Я долго думал: что так взволновало ЦК? Ведь об идеологических вопросах мы не говорили, русской проблемы (которая так будоражила ЦК и КГБ) особенно не касались. Позднее выяснилось, что уже утром, на следующий день после разговора, на стол “серого кардинала” партии Суслова легла докладная. “Вчера в бассейне, в бане собрались молодые руководители, обсуждали положение в стране, ухудшающееся положение русских. Говорили о будущих изменениях в руководстве, намечали выдвижения. Главным идеологом называли Ганичева”. Так передали мне содержание этой докладной.
Боже мой, ну конечно, у 80-летних старцев в голове постоянно был страх, что кто-то их сменит. Они и 60-летних Шелепина, Семичастного, Месяцева считали комсомольцами, когда их выгоняли из власти и ЦК. Призрак молодых маячил в их склеротических мозгах. А тут: главный идеолог . Какой-то очень понятливый доносчик ощутил, как можно повлиять на психологию второй особы в партии: опустил слово “комсомольский”. И тут уж ясно стал виден заговор, которых так боялись (глядя в другую сторону от действительных заговорщиков) в Кремле. Тут и последовал приказ “Убрать!”.
Убрать, правда, решили без скандала. Пригласили и предложили стать заместителем министра культуры РСФСР Ю. Мелентьева. Я к нему:
— Это твои усилия?
— Нет, но я буду рад.
Ничего себе! На следующий день меня повели в Совмин России к Кочемасову, зампреду по культуре. Тот спросил о делах в “Комсомолке” и напрямую сказал:
— Пойдете замом, потом первым, а потом смените Мелентьева.

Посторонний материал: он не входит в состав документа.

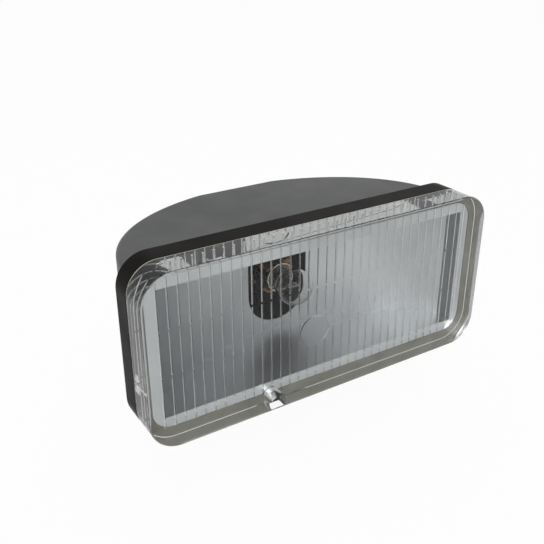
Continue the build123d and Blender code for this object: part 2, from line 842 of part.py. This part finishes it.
with BuildPart() as bracket:
    for x in (-ear_outer, ear_inner):
        with BuildSketch(across(x)):
            with Locations((0, pivot_height)):
                Circle(bracket_ear_radius)
            with Locations((0, bracket_shoulder_height / 2)):
                Rectangle(bracket_foot_length, bracket_shoulder_height)
            make_hull()
        extrude(amount=bracket_sheet)
    with BuildSketch(Plane.XY):
        Rectangle(2 * ear_outer, bracket_foot_length)
    extrude(amount=bracket_sheet)
    fillet(edges_along_y(bracket, ear_inner, bracket_sheet), bracket_bend)
    fillet(edges_along_y(bracket, ear_outer, 0), bracket_sheet)
    with BuildSketch(across(-ear_outer)):
        with Locations((0, pivot_height)):
            Circle(pivot_bolt_radius + pivot_clearance)
    extrude(amount=2 * ear_outer, mode=Mode.SUBTRACT)
    with BuildSketch(Plane.XY):
        Circle(mount_hole_radius)
    extrude(amount=bracket_sheet, mode=Mode.SUBTRACT)
save(bracket.part, "bracket")

with BuildPart() as friction_washers:
    for x in (-ear_inner + face_gap, knuckle_width / 2 + face_gap / 2):
        with BuildSketch(across(x)):
            with Locations((0, pivot_height)):
                Circle(friction_washer_radius)
                Circle(pivot_bolt_radius + pivot_clearance, mode=Mode.SUBTRACT)
        extrude(amount=friction_washer_thickness - face_gap / 2)
save(friction_washers.part, "friction_washers")

nut_seat = ear_outer + nut_washer_thickness

with BuildPart() as nut_washer:
    with BuildSketch(across(ear_outer)):
        with Locations((0, pivot_height)):
            Circle(nut_washer_radius)
            Circle(pivot_bolt_radius + pivot_clearance, mode=Mode.SUBTRACT)
    extrude(amount=nut_washer_thickness)
save(nut_washer.part, "nut_washer")

with BuildPart() as pivot_nut:
    with BuildSketch(across(nut_seat)):
        with Locations((0, pivot_height)):
            RegularPolygon(hex_across_flats / 2, 6, major_radius=False)
            Circle(pivot_bolt_radius + thread_gap, mode=Mode.SUBTRACT)
    extrude(amount=nut_height)
save(pivot_nut.part, "pivot_nut")

with BuildPart() as pivot_bolt:
    with BuildSketch(across(-ear_outer)):
        with Locations((0, pivot_height)):
            RegularPolygon(hex_across_flats / 2, 6, major_radius=False)
    extrude(amount=-bolt_head_height)
    with BuildSketch(across(-ear_outer)):
        with Locations((0, pivot_height)):
            Circle(pivot_bolt_radius)
    extrude(amount=ear_outer + nut_seat + nut_height + bolt_end)
    chamfer(pivot_bolt.faces().sort_by(Axis.X)[-1].edges(), pivot_bolt_radius / 4)
save(pivot_bolt.part, "pivot_bolt")
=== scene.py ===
import json
import math
import bpy
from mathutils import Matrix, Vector


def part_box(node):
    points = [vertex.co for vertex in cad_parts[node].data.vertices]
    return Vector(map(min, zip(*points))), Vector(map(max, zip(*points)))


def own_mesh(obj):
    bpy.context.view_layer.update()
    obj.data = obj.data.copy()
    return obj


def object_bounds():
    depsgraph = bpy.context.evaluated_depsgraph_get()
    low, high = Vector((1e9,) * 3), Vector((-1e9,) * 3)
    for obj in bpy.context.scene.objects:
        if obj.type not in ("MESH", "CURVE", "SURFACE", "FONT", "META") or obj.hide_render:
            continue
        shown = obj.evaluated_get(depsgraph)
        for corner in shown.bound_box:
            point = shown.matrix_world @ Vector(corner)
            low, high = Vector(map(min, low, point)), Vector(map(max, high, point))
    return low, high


# Looks of the fog light: materials for the CAD pieces, studio, camera. Metres, in the CAD frame.

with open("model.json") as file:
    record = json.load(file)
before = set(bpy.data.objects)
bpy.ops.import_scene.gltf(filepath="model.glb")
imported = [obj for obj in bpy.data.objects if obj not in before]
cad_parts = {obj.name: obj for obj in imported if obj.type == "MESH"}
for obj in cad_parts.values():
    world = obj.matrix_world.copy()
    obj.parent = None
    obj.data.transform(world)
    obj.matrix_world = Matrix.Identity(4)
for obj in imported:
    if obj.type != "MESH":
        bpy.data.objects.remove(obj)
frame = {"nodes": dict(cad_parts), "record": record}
cad_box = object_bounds()
nodes = frame["nodes"]

# ---- values of the camera, the studio and the glass ----

CAMERA_AZIMUTH = -32.2          # degrees; the camera stands to the left of the lens
CAMERA_ELEVATION = 25.5
CAMERA_DISTANCE = 0.2985        # to the aim point, in the plane of the lens's front
CAMERA_LENS_MM = 48.7
CAMERA_CLIP_START = 0.01
AIM_LEFT = 0.03245              # the aim point, from the middle of the lens's front
AIM_UP = 0.0288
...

Ну, тут сразу стало ясно, что мне предназначено быть тараном против министра. Нет уж, дорогие, Мелентьев мой друг, и роль фугаса для него я не собираюсь исполнять. Решил отказаться. Кочемасов заторопился: “Нас ждет Соломенцев”. Это уже кандидат в члены ПБ, тут отказываться тяжело. Но я решил быть твердым. Усталый и какой-то заторможенный Соломенцев, однако же, ничего определенного не предлагал, порасспрашивал о русской литературе, выслушал мои сетования в связи с положением русского народа, покивал и пожелал успехов. В чем?